Genève, qui brûla ses livres et le condamna à l'exil, s'apprête à célébrer avec faste la naissance il y a 300 ans de Jean-Jacques Rousseau, son illustre citoyen, homme du Siècle des Lumières et penseur planétaire.

Le coup d'envoi officiel de l'événement «2012, Rousseau pour tous» sera donné jeudi, inaugurant un ambitieux programme qui durant toute l'année illustrera les mille et une facettes de l'écrivain, philosophe, penseur, pédagogue, musicien, herboriste, promeneur, écrivant sur tout et sur lui-même.

Expositions, spectacles, concerts, films, promenades et colloques culmineront le jour anniversaire de l'écrivain, né le 28 juin 1712 au 40, Grand-Rue à Genève, devenu un musée.

La pensée de Rousseau, son influence, seront débattues à l'université de Genève dans des cours publics et examinées dans une exposition prometteuse: «Vivant ou mort, il les inquiétera toujours».

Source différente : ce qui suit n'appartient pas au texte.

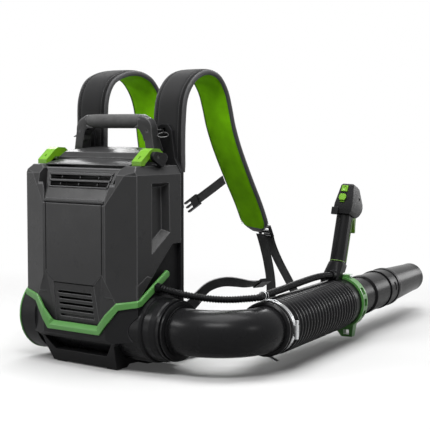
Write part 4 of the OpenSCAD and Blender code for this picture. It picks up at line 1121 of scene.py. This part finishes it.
class BLOWER_OT_straps(bpy.types.Operator):
    """Padded shoulder straps with their seams"""

    bl_idname = "blower.straps"
    bl_label = "Shoulder straps"

    def execute(self, context):
        sizes = context.scene.blower_sizes
        half, thick = sizes.strap_width / 2, sizes.strap_thickness / 2
        seams = ((0.70, -0.87), (0.905, -0.70), (0.905, 0.68))
        for name, node, line, side in (
            ("strap_right", "shoulder_strap_right", RIGHT_STRAP, 1),
            ("strap_left", "shoulder_strap_left", flipped(LEFT_STRAP), -1),
        ):
            piece, frames = strap(name, smooth_line(line), side, half, thick)
            fitted(piece, "housing", node)
            rows = [(edge * u * half, side * v * thick) for edge in (-1, 1) for u, v in seams]
            fitted(stitches(name + "_seams", frames, rows, sizes.stitch),
                   "housing")
        return {"FINISHED"}


# The back pad: width, height and depth, and its crown as (size, height) in shares of them
PAD = (0.186, 0.246, 0.022)
PAD_PLACE = Vector((0, 0.0762, 0.250))
PAD_GAP, SEAM_DEPTH = 0.0006, 0.0075
CROWN = ((0.02, 1.0), (0.2, 1.0), (0.4, 0.99), (0.58, 0.96), (0.74, 0.9), (0.86, 0.78),
         (0.94, 0.58), (0.985, 0.3), (1.0, 0.02), (0.985, -0.14), (0.95, -0.24),
         (0.86, -0.29), (0.6, -0.3), (0.3, -0.3), (0.02, -0.3))


def pad_rim(angle, width, height):
    """A point of the pad's outline, a rectangle with well rounded corners."""
    c, s = math.cos(angle), math.sin(angle)
    k = (abs(c) ** 5 + abs(s) ** 5) ** (-1 / 5)
    return width / 2 * k * c, height / 2 * k * s


class BLOWER_OT_back_pad(bpy.types.Operator):
    """Quilted pad between the backplate and the wearer's back"""

    bl_idname = "blower.back_pad"
    bl_label = "Back pad"

    def execute(self, context):
        piece = self.cushion()
        self.inflate(piece)
        self.sew(piece)
        # the pad rests flat on the plate
        for v in piece.data.vertices:
            v.co.y = max(v.co.y, BACK_FACE + PAD_GAP)
        piece.data.polygons.foreach_set("use_smooth", np.full(len(piece.data.polygons), True))
        smoothing = piece.modifiers.new("Smooth", "SUBSURF")
        smoothing.levels = smoothing.render_levels = 1
        fitted(piece, "housing", "back_pad")
        fitted(self.piping(), "housing")
        return {"FINISHED"}

    def cushion(self):
        """A crowned cushion, its sides drawn in between the corners and its back flat."""
        width, height, depth = PAD
        rings = []
        for share, lift in CROWN:
            rings.append([])
            for a in turns(120):
                x, z = pad_rim(a, width, height)
                pull = 1 - 0.012 * (math.cos(2 * a) ** 2) * (share > 0.9)
                rings[-1].append(PAD_PLACE + Vector((x * share * pull, depth * lift,
                                                     z * share * pull)))
        return Loft().stack(rings).piece("back_pad_cover", "pad mesh")

    def inflate(self, piece, pressure=3.0, cap=0.006, steps=20):
        """Fills the pad: cloth under pressure, held to within cap of its rest shape."""
        scene = bpy.context.scene
        for o in bpy.context.selected_objects:
            o.select_set(False)
        bpy.context.view_layer.objects.active = piece
        piece.select_set(True)
        remesh = piece.modifiers.new("Even mesh", "REMESH")
        remesh.mode, remesh.voxel_size = "VOXEL", 0.0055
        bpy.ops.object.modifier_apply(modifier=remesh.name)
        rest = np.array([v.co for v in piece.data.vertices])
        cloth = piece.modifiers.new("Filling", "CLOTH")
        s = cloth.settings
        s.use_pressure, s.uniform_pressure_force = True, pressure
        s.quality, s.mass = 5, 0.25
        s.tension_stiffness = s.compression_stiffness = 18
        s.bending_stiffness = 0.6
        s.effector_weights.gravity = 0
        for step in range(steps):
            scene.frame_set(step + 1)
        bpy.ops.object.modifier_apply(modifier=cloth.name)
        scene.frame_set(1)
        move = np.array([v.co for v in piece.data.vertices]) - rest
        far = np.linalg.norm(move, axis=1, keepdims=True)
        now = rest + move * np.minimum(1, cap / np.maximum(far, 1e-9))
        piece.data.vertices.foreach_set("co", now.astype(np.float32).ravel())
        piece.data.update()

    def sew(self, piece):
        """Presses the sewn channels and the rim seam into the pad's face."""
        width, height, depth = PAD
        co = np.array([v.co for v in piece.data.vertices])
        x, y, z = (co[:, k] - PAD_PLACE[k] for k in range(3))
        face = np.clip((y - 0.25 * depth) / (0.5 * depth), 0, 1)
        dent = np.zeros(len(co))
        for level in (-0.25, 0.0, 0.25):
            channel = np.exp(-(((z - level * height) / 0.0045) ** 2))
            dent = np.maximum(dent, channel * (np.abs(x) < 0.40 * width))
        edge = np.maximum(np.abs(x) / (0.43 * width), np.abs(z) / (0.445 * height))
        dent = np.maximum(dent, 0.8 * np.exp(-(((edge - 1) * 0.5 * width / 0.004) ** 2)))
        co[:, 1] -= SEAM_DEPTH * dent * face
        piece.data.vertices.foreach_set("co", co.astype(np.float32).ravel())
        piece.data.update()

    def piping(self, count=160, sides=10, overhang=0.003):
        """Piping round the pad's rim."""
        rim = []
        for a in turns(count):
            x, z = pad_rim(a, PAD[0] + overhang, PAD[1] + overhang)
            rim.append(PAD_PLACE + Vector((x, -0.0015, z)))
        rings, up = [], Vector((0, 1, 0))
        for i, p in enumerate(rim):
            d = (rim[(i + 1) % count] - rim[i - 1]).normalized()
            rings.append(ring(p, 0.0026, d.cross(up), up, sides))
        lay = [(0.001 * k, 0.005 * i, 0) for i in range(count) for k in range(sides)]
        return Loft().stack(rings, loop=True).piece("back_pad_piping", "binding", lay=lay)


# Webbing: half of its upper face from the edge to the middle, with a firmer selvedge, and
# the whole section, as (across, depth) in shares of half its width and thickness
SELVEDGE = [(1, 0), (0.985, 0.55), (0.93, 0.98), (0.86, 1.0), (0.80, 0.86), (0.3, 0.9)]
UPPER_FACE = SELVEDGE + [(-u, v) for u, v in SELVEDGE[::-1]]
WEBBING_SECTION = UPPER_FACE + [(-u, -v) for u, v in UPPER_FACE[1:-1]]

# Ways across the waist belt at its two ends, and across a band that lies level
WAIST_ACROSS, WAIST_END = (0, 0.1, 1), (0.85, -0.17, 0.5)
LEVEL = (1, 0, 0)


class BLOWER_OT_webbing(bpy.types.Operator):
    """Slack and tail strands, chest strap and waist belt"""

    bl_idname = "blower.webbing"
    bl_label = "Webbing"

    def execute(self, context):
        w, left_end = context.scene.blower_sizes.webbing_width, flipped([WAIST_END])[0]
        chest, chest_left = (0, 0.1, 1), (0, -0.23, 1)
        # name, frame node, line, ways across at both ends, width, thickness, cut end
        for name, node, line, start, end, width, thickness, cut in (
            ("slack_right", "strap_webbing", RIGHT_SLACK, LEVEL, LEVEL, w, 0.002, False),
            ("tail_right", None, RIGHT_TAIL, LEVEL, LEVEL, w, 0.002, True),
            ("slack_left", None, flipped(LEFT_SLACK), LEVEL, LEVEL, w, 0.002, False),
            ("tail_left", None, flipped(LEFT_TAIL), LEVEL, LEVEL, w, 0.002, True),
            ("chest_webbing_right", "sternum_strap", CHEST_RIGHT, chest, chest,
             0.020, 0.002, False),
            ("chest_webbing_left", None, CHEST_LEFT, chest_left, chest_left,
             0.020, 0.002, False),
            ("waist_right", "waist_belt", WAIST, WAIST_ACROSS, WAIST_END,
             0.026, 0.003, False),
            ("waist_left", None, flipped(WAIST), WAIST_ACROSS, left_end,
             0.026, 0.003, False),
        ):
            band = self.band(name, smooth_line(line), (start, end), width, thickness, cut)
            fitted(band, "housing", node)
        lines = []
        for line, end in ((WAIST, WAIST_END), (flipped(WAIST), left_end)):
            frames = band_frames(evenly(smooth_line(line), 60), WAIST_ACROSS, end)
            lines.append([p + s * 0.0124 + n * 0.0004 for p, d, s, n in frames[2:-3]])
        fitted(rods("waist_piping", lines, 0.0008, "pale piping"), "housing")
        return {"FINISHED"}

    def band(self, name, line, across, width, thickness, cut):
        """A flat woven band along a line. A cut end narrows a little."""
        total = line_length(line)
        count = max(int(total / 0.004), 3)
        rings, lay = [], []
        for i, (p, d, s, n) in enumerate(band_frames(evenly(line, count), *across)):
            along = total * i / count
            w = width / 2 * (min(1.0, 0.7 + (total - along) / 0.03) if cut else 1)
            rings.append([p + s * (w * u) + n * (thickness / 2 * v)
                          for u, v in WEBBING_SECTION])
            lay += [(w * u, along, 0) for u, v in WEBBING_SECTION]
        return Loft().stack(rings).piece(name, "webbing", lay=lay)


class BLOWER_OT_buckles(bpy.types.Operator):
    """Ladder locks and side-release buckles"""

    bl_idname = "blower.buckles"
    bl_label = "Buckles"

    def execute(self, context):
        dress({"duct plastic": "ladder_locks sternum_buckle waist_buckle"})
        return {"FINISHED"}


# ---- stage ----

# Lamps in metres and watts: name, place, aim, size and power
LAMPS = (
    ("Softbox", (1.1, -1.3, 2.2), (0.15, 0.05, 0.12), (1.3, 0.5), 52),
    ("Overhead", (0.15, 0.15, 2.3), (0.15, 0.15, 0), (1.7, 1.7), 82),
    ("Behind", (-1.5, 1.9, 1.75), (0, 0.1, 0.35), (2.2, 0.7), 46),
    ("Front left", (-1.5, -1.7, 1.7), (0, 0, 0.3), (0.9, 0.6), 27),
    ("Low left", (-1.8, -1.9, 0.45), (0, -0.1, 0.25), (1.2, 0.8), 7),
    ("Far end", (0.2, 3.5, 0.55), (0.2, 0.6, 0.1), (1.0, 0.5), 7),
    ("Right", (2.5, 0.3, 1.25), (0.2, 0.3, 0.15), (0.4, 0.4), 7),
)
WHITE = (1, 1, 1, 1)
ROOM_LIGHT = 0.03

# The floor: half its side, its grey as light falls on it and as it is seen, the glow that
# keeps what is seen white, and the distances over which it fades into the backdrop
FLOOR_HALF = 9
FLOOR_GREYS = (0.3, 0.45)
FLOOR_GLOW = 0.05
FADE_START, FADE_END = 0.8, 1.7


class BLOWER_OT_stage(bpy.types.Operator):
    """White floor, white surroundings and soft studio lamps"""

    bl_idname = "blower.stage"
    bl_label = "Stage and lamps"

    def execute(self, context):
        scene = context.scene
        backdrop = scene.blower_stage.backdrop
        scene.view_settings.view_transform = "Standard"
        scene.world = bpy.data.worlds.new("Studio")
        scene.world.use_nodes = True
        scene.world.node_tree.nodes.clear()
        tree = Tree(scene.world.node_tree)
        light, shown = (tree.add("ShaderNodeBackground", {"Color": WHITE, "Strength": strength})
                        for strength in (ROOM_LIGHT, backdrop))
        both = tree.add("ShaderNodeMixShader", {"Fac": self.seen(tree), 1: light, 2: shown})
        tree.add("ShaderNodeOutputWorld", {"Surface": both})

        self.floor_material(backdrop)
        corners = [(x * FLOOR_HALF, y * FLOOR_HALF, 0)
                   for x, y in ((-1, -1), (1, -1), (1, 1), (-1, 1))]
        Loft(corners, [(0, 1, 2, 3)]).piece("floor", "studio floor", flat=True,
                                                     outwards=False)
        for name, place, aim, size, watts in LAMPS:
            data = bpy.data.lights.new(name, "AREA")
            data.shape, data.size, data.size_y = "RECTANGLE", size[0], size[1]
            data.energy = watts
            lamp = bpy.data.objects.new(name, data)
            lamp.location = place
            way = Vector(aim) - Vector(place)
            lamp.rotation_euler = way.to_track_quat("-Z", "Y").to_euler()
            scene.collection.objects.link(lamp)
        return {"FINISHED"}

    def seen(self, tree):
        """1 for what the camera, a mirror or glass shows, 0 for light that falls on things."""
        value = tree.add("ShaderNodeLightPath", output="Is Camera Ray")
        rays = value.node.outputs
        for name in ("Is Glossy Ray", "Is Transmission Ray"):
            value = tree.add("ShaderNodeMath", {0: value, 1: rays[name]}, operation="MAXIMUM")
        return value

    def floor_material(self, brightness):
        """White as it is seen, with the object's soft shadow, and plain white far away."""
        material = bpy.data.materials.new("studio floor")
        material.use_nodes = True
        material.node_tree.nodes.clear()
        tree = Tree(material.node_tree)
        add = tree.add
        matt, lit = (add("ShaderNodeBsdfDiffuse", {"Color": (grey, grey, grey, 1)})
                     for grey in FLOOR_GREYS)
        glow, white = (add("ShaderNodeEmission", {"Strength": strength})
                       for strength in (FLOOR_GLOW * brightness, brightness))
        place = add("ShaderNodeTexCoord", output="Object")
        reach = add("ShaderNodeVectorMath", {0: place}, "Value", operation="LENGTH")
        far = add("ShaderNodeMapRange",
                  {"Value": reach, "From Min": FADE_START, "From Max": FADE_END},
                  interpolation_type="SMOOTHSTEP")
        near = add("ShaderNodeAddShader", {0: lit, 1: glow})
        shown = add("ShaderNodeMixShader", {"Fac": far, 1: near, 2: white})
        both = add("ShaderNodeMixShader", {"Fac": self.seen(tree), 1: matt, 2: shown})
        add("ShaderNodeOutputMaterial", {"Surface": both})


# ---- panel ----


class BLOWER_PT_panel(bpy.types.Panel):
    """Lists the pieces of the leaf blower and their settings"""

    bl_idname = "BLOWER_PT_panel"
    bl_label = "Leaf Blower"
    bl_space_type = "VIEW_3D"
    bl_region_type = "UI"
    bl_category = "Leaf Blower"

    def draw(self, context):
        scene = context.scene
        for title, settings in (("Sizes", scene.blower_sizes),
                                ("Colours", scene.blower_colours),
                                ("Stage", scene.blower_stage)):
            box = self.layout.box()
            box.label(text=title)
            for key in settings.__annotations__:
                box.prop(settings, key)
        column = self.layout.column(align=True)
        for operator in PIECES:
            column.operator(operator.bl_idname)


SETTINGS = (("blower_colours", BlowerColours), ("blower_sizes", BlowerSizes),
            ("blower_stage", StageSettings))
PIECES = (
    BLOWER_OT_camera,
    BLOWER_OT_cable,
    BLOWER_OT_housing,
    BLOWER_OT_drive,
    BLOWER_OT_air_path,
    BLOWER_OT_controls,
    BLOWER_OT_straps,
    BLOWER_OT_back_pad,
    BLOWER_OT_webbing,
    BLOWER_OT_buckles,
    BLOWER_OT_stage,
)


def register():
    for name, group in SETTINGS:
        bpy.utils.register_class(group)
        setattr(bpy.types.Scene, name, bpy.props.PointerProperty(type=group))
    for operator in PIECES:
        bpy.utils.register_class(operator)
    bpy.utils.register_class(BLOWER_PT_panel)


def unregister():
    bpy.utils.unregister_class(BLOWER_PT_panel)
    for operator in reversed(PIECES):
        bpy.utils.unregister_class(operator)
    for name, group in reversed(SETTINGS):
        delattr(bpy.types.Scene, name)
        bpy.utils.unregister_class(group)


def main():
    register()
    for operator in PIECES:
        area, action = operator.bl_idname.split(".")
        getattr(getattr(bpy.ops, area), action)()
    bpy.context.view_layer.update()


if __name__ == "__main__":
    main()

Pour son commissaire, Alain Grosrichard, spécialiste du 18e siècle et président de la société Jean-Jacques Rousseau de Genève, l'écrivain «inquiète toujours aujourd'hui, il ne laisse pas dormir tranquille, il pose des questions toujours actuelles».

«Dès le départ, il adopté une position de marginal, il se pose comme un barbare qui remet en question radicalement la civilisation dans laquelle il vit et réveille brutalement un siècle qui s'endort dans l'illusion de sa perception» dit-il.

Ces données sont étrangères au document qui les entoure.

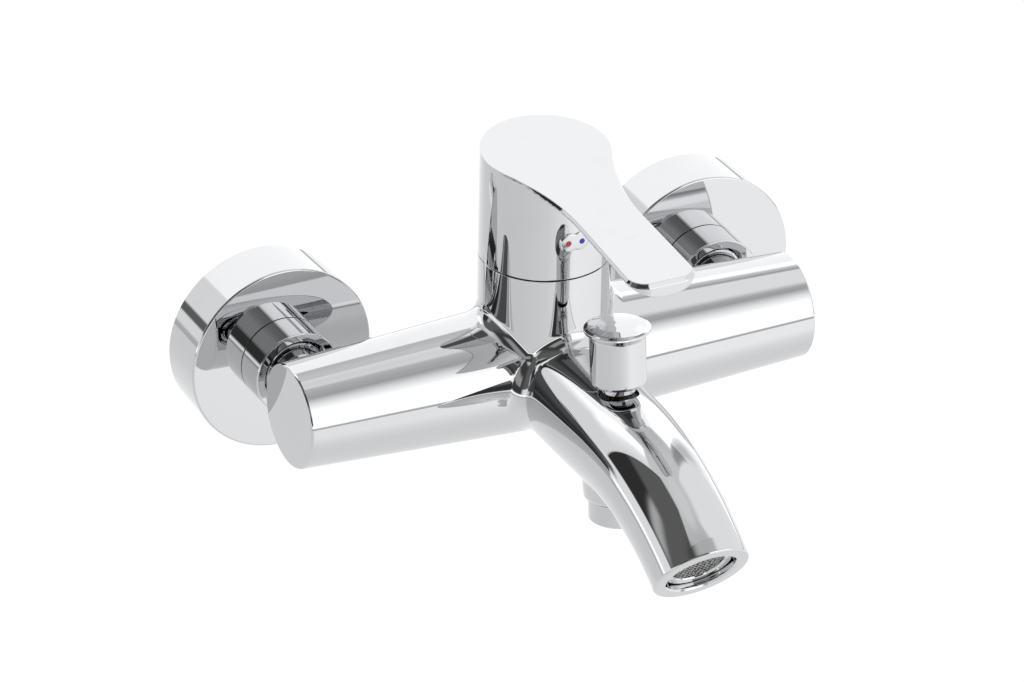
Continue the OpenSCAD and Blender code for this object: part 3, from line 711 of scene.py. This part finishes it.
# %% The handle's skin, its sloping top and its skirt
grid = 0.46
low, high = (-22.5, axis_y - 88, skirt_z - 1), (22.5, axis_y + 22.5, top_z + 3)
points, faces = skin(handle_shape, low, high, grid)
top_n = np.array([0, -math.sin(slope), math.cos(slope)])
top_at = np.array([0, axis_y, top_z])
top_edge, lift = 0.2, math.radians(30)
relief = np.array([0, math.sin(lift), -math.cos(lift)])
relief_at = np.array([0, axis_y + 9.6, skirt_z])
points, faces = cut(points, faces, [
    (top_at - top_n * top_edge, top_n), ((0, 0, skirt_z + 0.4), (0, 0, -1)),
    (relief_at - relief * 0.4, relief)])
loops = open_loops(faces)
print("handle edges:", [len(loop) for loop in loops])
normals = gradient(handle_shape, points)

upper = loop_near(points, loops, top_at)
sideways = unit(normals[upper] - np.outer(normals[upper] @ top_n, top_n))
rings = [(points[upper], sideways)]
for a in np.radians([15, 30, 45, 60, 75, 90]):
    move = top_edge * (sideways * (math.cos(a) - 1) + top_n * math.sin(a))
    rings.append((points[upper] + move, sideways * math.cos(a) + top_n * math.sin(a)))
top_patch = strips(rings)
lid = rings[-1][0]
lid_patch = (lid, [list(range(len(lid)))], np.tile(top_n, (len(lid), 1)))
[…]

L'individualisme, la recherche du matérialisme qu'il a fustigé «se rapportent aussi à aujourd'hui, au malaise dans notre société», relève-t-il.

Certaines thématiques rousseauistes seront traitées à travers le regard de jeunes cinéastes. Sous la houlette du réalisateur Pierre Maillard, une collection de films très courts La Faute à Rousseau évoque l'inégalité, la nature, l'éducation, l'amour, avec les mots de l'écrivain dans la réalité d'aujourd'hui.

Plus qu'un «grand mort», Rousseau est un «grand vivant», qui «par-delà les époques et les générations, nous parle directement et nous interpelle à la façon d'un contemporain», affirme Pierre Maillard.

Pour sa part, François Jacob, co-directeur des festivités du Tricentenaire et directeur de la Bibliothèque Rousseau, insiste sur la pertinence des idées de Rousseau.

«Il est celui qui notamment sur le plan politique a offert le cadre intellectuel nécessaire à l'émergence de la société dans laquelle nous vivons», relève-t-il.

On continue de lire Rousseau aujourd'hui, affirme-t-il. «On le lit peut-être mieux qu'auparavant, parce on le lit à la lumière de l'évolution de la pensée, les Confessions, texte de base, sont lues avec le regard de la psychanalyse par exemple».

En son tricentenaire, l'oeuvre de Rousseau résonnera aussi de par le monde, au Brésil et aux États-Unis notamment ou des commémorations seront organisés, ainsi qu'à Istanbul ou Tokyo.

Fils et petit-fils d'horloger, orphelin de mère, abandonné par son père à l'âge de 8 ans, Rousseau a vécu les 16 premières années de sa vie à Genève avant d'y revenir à divers moments de sa vie errante et tourmentée.

Après la publication de son traité d'éducation Emile, les autorités genevoises, craignant son souffle révolutionnaire, le condamnent à l'exil en 1762. Ses oeuvres sont brûlées devant l'Hôtel de Ville.

«Rousseau a toujours été mal-aimé en Suisse», déplore François Jacob qui rappelle que des débats et des affrontements très vifs avaient eu lieu en 1912, au moment du bicentenaire de l'écrivain.

Mais il relève aussi le «sentiment d'amour-haine» de l'écrivain envers sa ville natale: il abdique sa citoyenneté genevoise mais évoque toute sa vie avec émotion les mots de son père, «Jean-Jacques, aime ton pays».

Au milieu du Rhône, l'île Rousseau, a aussi fait peau neuve. En son centre, la statue en bronze de l'écrivain créée par James Pradier changera de point de vue pour regarder Genève et non plus le lac: tout un symbole pour les grandes retrouvailles du tricentenaire.